The blood of Uranus that was spilled in his castration fell on the earth (Gaia), where it gave rise to the Giants, the Erinyes (Furies), and ash tree Nymphs. Cronos threw his father’s testicles (and perhaps the rest of his genitals) into the sea, where they floated past Cyprus and produced the goddess Aphrodite (Venus), in one of the most extensively painted episodes in mythology. I will return to the birth of Aphrodite in a later article in this series.

The castrated Uranus became the sky, as the balance of power shifted from the primordial deities to the next generation of Titans including Cronos.
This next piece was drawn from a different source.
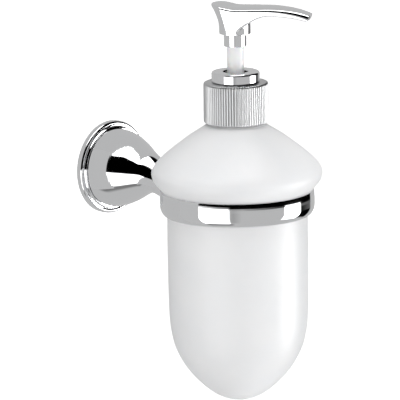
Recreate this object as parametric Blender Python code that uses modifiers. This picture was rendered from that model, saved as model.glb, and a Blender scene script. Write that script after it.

Karl Friedrich Schinkel (1781–1841), Uranus and the Dance of the Stars (1834), media and dimensions not known, Architekturmuseum der TU Berlin, Berlin, Germany. Wikimedia Commons.

In Karl Friedrich Schinkel’s Uranus and the Dance of the Stars from 1834, Uranus is the sky, and is surrounded by figures referring to the constellations.

Cronos then imprisoned the Cyclops and the ‘hundred handers’, further children of Uranus, in Tartarus. His father and mother prophesied that Cronos would suffer the same fate as his father, in being overthrown by one of his sons. To try to prevent that from happening, Cronos then started to devour his own children, which has been the theme of several great and deeply disturbing paintings.

Peter Paul Rubens (1577–1640), Saturn (1636-1638), oil on canvas, 180 x 87 cm, Museo Nacional del Prado, Madrid, Spain. Wikimedia Commons.

Mediaeval miniatures had long portrayed Saturn’s horrific habit of eating his own children, sometimes in conjunction with his castrating his father. One of the earliest of the masterly depictions of Saturn is this painting by Peter Paul Rubens from 1636-1638.

Jan van Kessel the Elder (1626–1679), Saturn Devouring his Children (c 1660), oil on canvas, 40 x 55 cm, location not known. Wikimedia Commons.

By far the most elaborate must be Jan van Kessel the Elder’s Saturn Devouring his Children from about 1660. Cronos, with more than a touch of Chronos about him, is pulled by a pair of griffons across the sky in a skeletal chariot. Above his scythe are some of the signs of the zodiac, and down below strange events are occurring in the small town.

Francisco Goya (1746–1828), Saturn Devouring His Son, Devoration or Saturn Eats His Child (1819-23), oil on canvas, 146 × 83 cm, Museo Nacional del Prado, Madrid, Spain. Wikimedia Commons.

The most famous painting of this myth is Francisco Goya’s Saturn Devouring His Son from 1819-23, one of fourteen ‘black paintings’ which he painted in oils on the walls of his house. These reflect his deepening despair as he approached old age, deaf and in the midst of civil strife. Amazingly, this painting was in his dining room.

Unfortunately, artists have also confused Cronos (as Saturn) with Chronos (Time), and both are now associated with the scythe; there is perhaps some excuse in that it may have been derived with reference to the sickle Cronos used to castrate his father.

Joachim von Sandrart (1606–1688), Minerva and Saturn Protect Art and Science from Envy and Falsehood (1644), canvas, 146 x 202 cm, Kunsthistorisches Museum, Vienna, Austria. Wikimedia Commons.

Joachim von Sandrart’s Minerva and Saturn Protect Art and Science from Envy and Falsehood from 1644 uses readily identifiable figures in its allegory. Cronos is confounded with Chronos, with his metal-bladed scythe, and Minerva wears her characteristic helmet. Art and Science are infants in front of her, as two gorgon-like women reach out for them. A snarling dog heightens the threat, as do lightning bolts in the sky,

As for the planetary names, it was the Romans who named Saturn, and feasted in the Saturnalia, the precursor of modern Christmas. Uranus wasn’t discovered until 1781; after considerable dispute it was finally given its modern name in the middle of the nineteenth century.